When Arundhati Roy candidly
wrote about the discourse of ‘Anti-Americanism’ through which dissenting voices
are suppressed, she was obviously talking about the American establishment. What
if she had been living and engaged in activism in Pakistan? Would she have
written about the discourse of ‘pro-Americanism’ through which dissenting
voices are suppressed by sections of media, urban middle classes and sections
of the state’s establishment of Pakistan?
Ms. Roy writes:
To
call someone anti-American, indeed, to be anti American, (or for that matter
anti-Indian, or anti-Timbuktuan ) is not just racist, it’s a failure of the imagination.
An inability to see the world in terms other than those that the establishment
has set out for you: If you’re not a Bushie, you’re a Taliban. If you don’t love
us, you hate us. If you’re not Good, you’re Evil. If you’re not with us, you’re
with the terrorists.[1]
Just change the
adjectives and subject determiner a bit and you find a very interesting co-relation the opposite of what Arundhati Roy proclaims but with the same effect. May it like
this that to call someone anti-Talibanization, indeed, to be against the
militant disocurse necessarily mean pro-American? And this is also in an
environment where pro-Americanism incites the worst kind of violence. Even if
not violence, at least suppression of one’s voice or loss of political support.

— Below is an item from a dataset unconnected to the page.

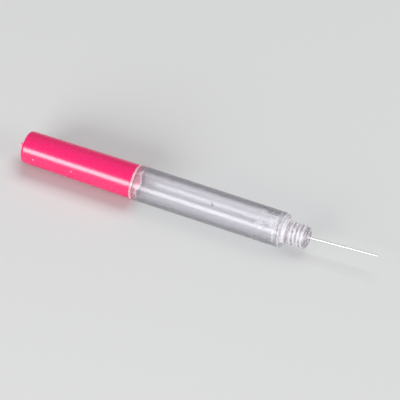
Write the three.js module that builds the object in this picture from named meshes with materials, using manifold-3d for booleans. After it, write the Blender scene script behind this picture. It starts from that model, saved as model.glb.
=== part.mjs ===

The discourse of pro-Americanism has interesting
denominations in Pakistan. You would be considered a good Muslim and a patriot
when you supported the US war against the Soviets by terming it jihad in
Afghanistan back in 1980s. You are the worst kind of a traitor and pro-American
if you refuse to accept the discourse of violent extremism in Pakistan that has
damaged only and only the state and society of Pakistan. To understand
relationship of violent extremism in Pakistan and American presence and drone
strikes, please read my blog on http://hussainkhadim79.blogspot.com/2013/06/imran-khans-press-conference-in.html.
I have otherwise great
respect for Rahimullah Yousufzai, a veteran journalist working in The News, but
it is in the interest of the fundamental human right that one expresses his/her
difference of opinion in matters related to our collective life. It is perhaps
true for respectable Rahimullah Yousufzai as much as for a common citizen like
me.
While discussing ANP-
JUI seat-to-seat adjustment for by-elections 2013 in his piece published in the
News on Sunday on July 28 2013, Rahimullah sahib has decreed that ANP is a Pro-US
political party. Irrespective of the
fact that one would have expected the same kind of analysis during pre 2013
polls on the JUI –QWP seat-to-seat adjustment in Khyber Pakhtunkhwa on the one
hand and PML-N Balochs and Pakhtun Nationalist Parties in Balochistan on the
other hand, let’s concentrate on the core issue of ‘Pro-US’ and ‘Anti-US’
discourse. Before dilating on the issue
of ‘pro-US’ and ‘Anti-US’, let’s first analyze the statement per se and find
some visible logical fallacies there.
First, who makes
foreign policy in Pakistan? If a political party in Pakistan is even unable to
talk about foreign policy, how come it is dubbed pro or anti any other country?
If the statement means that ANP has not declared jihad against the Americans in
Afghanistan after 2011, then which other political party has so far done it?
Second, what are the
indicators of being ‘pro-US’ and ‘Anti-US’? Is it worldview? If working for a modern
polity and use of modern technology constitutes this worldview, then perhaps
even Taliban share the same worldview. Is
it strategic, which of course includes support or not support for drones? A
veteran like Rahimullah Yousufzai might certainly remember that it was only ANP
which took protest rally against the drone strike in Bajaur in 2006. Is it
political, which certainly includes dialogue with those militant organizations
which can delink from Al-Qaeda? Again our senior journalist might remember that
ANP initiated dialogue with the Taliban in Swat in 2008 despite substantial
American pressure.
Third, the discourse of
hegemony and resistance to hegemony in Pakistan perhaps originates from the
politics of Khudai Khidmatgars and National Awami Party—both the predecessors
of ANP.
I leave it to the
imagination and information of the readers to find out the history of relations
between the US and Pakistan starting from 1950s till date.